La muerta enamorada, de Théophile Gautier

Es verdad que casi todos los aficionados al género fantástico habrán leído ya este ejemplar relato de Gautier, que ha sido publicado o recogido en antologías numerosas veces; pero si alguien aún no lo conoce, o desea releerlo en una nueva y exquisita edición, esta es su oportunidad. Luis Alberto de Cuenca ha recogido una meritoria y anónima traducción de mediados del siglo XX, la ha remozado, prologado y publicado en la serie Breviarios de la editorial madrileña Rey Lear. En La Morte amoureuse Gautier sigue las huellas de El Monje, de Lewis, y de Los elixires del diablo, de Hoffmann, novelas extensas en las que también el protagonista traiciona su vocación religiosa bajo la pulsión de una atracción sexual de inspiración diabólica. Pero lo que en Hoffmann deriva en un verdadero laberinto, casi ilegible en su parte final, da lugar en Gautier a una obra de equilibrio y claridad clásicos. Por lo demás, nada más alejado de las truculencias sanguinarias que esta bella vampira («la muerte parecía en ella una coquetería más»), Clarimonde, que despierta a la vida con un beso de amor (una «bella durmiente» gótica) y se contenta con unas gotas de sangre que su amado no duda en entregarle. Todo parece suceder, sin embargo, en el terreno de los sueños, de tal manera que el disipado amante veneciano de Clarimonde sueña por las noches que es un pobre cura de aldea que se mortifica durante el día para purgar sus pesadillas. Y viceversa. Un desdoblamiento imposible, desde luego, pero que perdonamos subyugados por el encanto y ligereza del relato. Aunque ese apocado sacerdote, que cifra el culmen de la libertad en poder llevar bigote y espada, no merece quizás una aventura semejante, no por ello dejamos de compadecerle al final. Al igual que en la Lamia de Keats, un impertinente sabelotodo (llámese Apolonio o Sérapion -un guiño al autor de Coppelius-) oficia de aguafiestas y pone punto final al goce prodigioso.

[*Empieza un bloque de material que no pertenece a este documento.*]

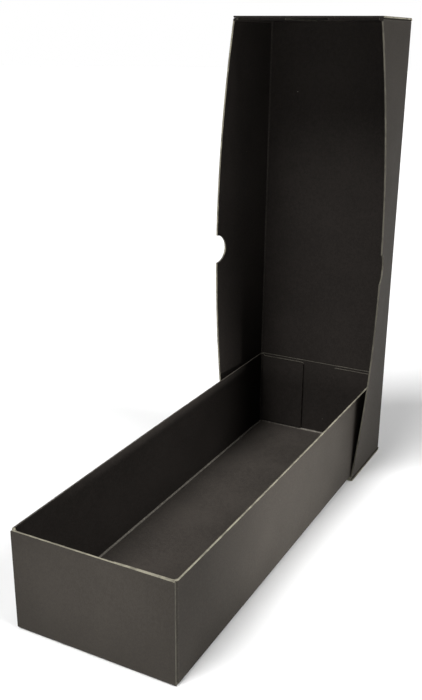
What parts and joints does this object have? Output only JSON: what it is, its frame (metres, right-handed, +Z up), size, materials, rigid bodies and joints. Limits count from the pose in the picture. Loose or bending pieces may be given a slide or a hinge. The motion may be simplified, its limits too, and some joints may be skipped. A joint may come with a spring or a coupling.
{
  "type": "archival box",
  "caption": "Matte charcoal document box: a shallow open tray, and a full-depth lift-off lid stood on end behind it, with bowed long walls and half-round thumb notches.",
  "frame": {"origin": "centre of the footprint of the tray and the standing lid, on the table", "axes": "+Z up; +Y from the tray's front wall to the back of the standing lid; +X to the right, seen from the front"},
  "size_m": [0.1608, 0.4076, 0.412],
  "materials": {
    "board": "matte",
    "glue": "satin"
  },
  "bodies": {
    "tray": {"tray_floor": "board", "tray_front_wall": "board", "tray_rear_wall": "board", "tray_left_wall": "board", "tray_right_wall": "board", "tray_front_left_tab": "board", "tray_front_right_tab": "board", "tray_rear_left_tab": "board", "tray_rear_right_tab": "board", "tray_front_left_glue": "glue", "tray_front_right_glue": "glue", "tray_rear_left_glue": "glue", "tray_rear_right_glue": "glue"},
    "lid": {"lid_top_panel": "board", "lid_lower_end_wall": "board", "lid_upper_end_wall": "board", "lid_left_wall": "board", "lid_right_wall": "board", "lid_lower_left_tab": "board", "lid_lower_right_tab": "board", "lid_upper_left_tab": "board", "lid_upper_right_tab": "board", "lid_lower_left_glue": "glue", "lid_lower_right_glue": "glue", "lid_upper_left_glue": "glue", "lid_upper_right_glue": "glue"}
  },
  "joints": [
    {"name": "lid_slide", "type": "slide", "parent": "tray", "child": "lid", "axis": [0, 1, 0], "range_m": [0, 0.1]}
  ]
}
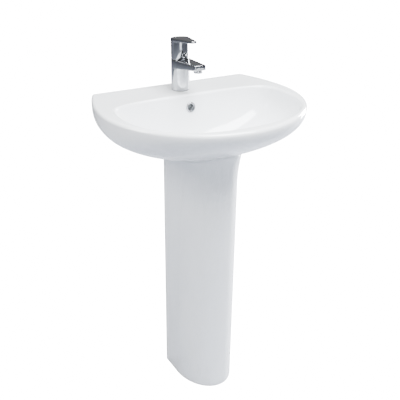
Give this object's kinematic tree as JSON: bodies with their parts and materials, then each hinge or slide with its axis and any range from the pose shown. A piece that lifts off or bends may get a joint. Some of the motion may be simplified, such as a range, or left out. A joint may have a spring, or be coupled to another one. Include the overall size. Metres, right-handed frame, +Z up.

Al que tenga la suerte de poder hallarla, le recomiendo que se haga también con una antigua y deliciosa edición argentina, la de Torres Agüero (1976). Ilustrada con extravagantes grabados de Jost Amman (1539-1591), e impresa en tinta carmín, viene acompañada de una interesante nota postliminar del traductor, Carlos Gardini. Se trata de una corta colección de volúmenes (en su estilo, precursora de la borgiana Biblioteca de Babel), donde podemos hallar textos de Melville (El vendedor de pararrayos), Flaubert (La leyenda de San Julián el Hospitalario), Bierce (El desconocido y otros cuentos), Hawthorne (La hija de Rapaccini) y Conrad (El copartícipe secreto).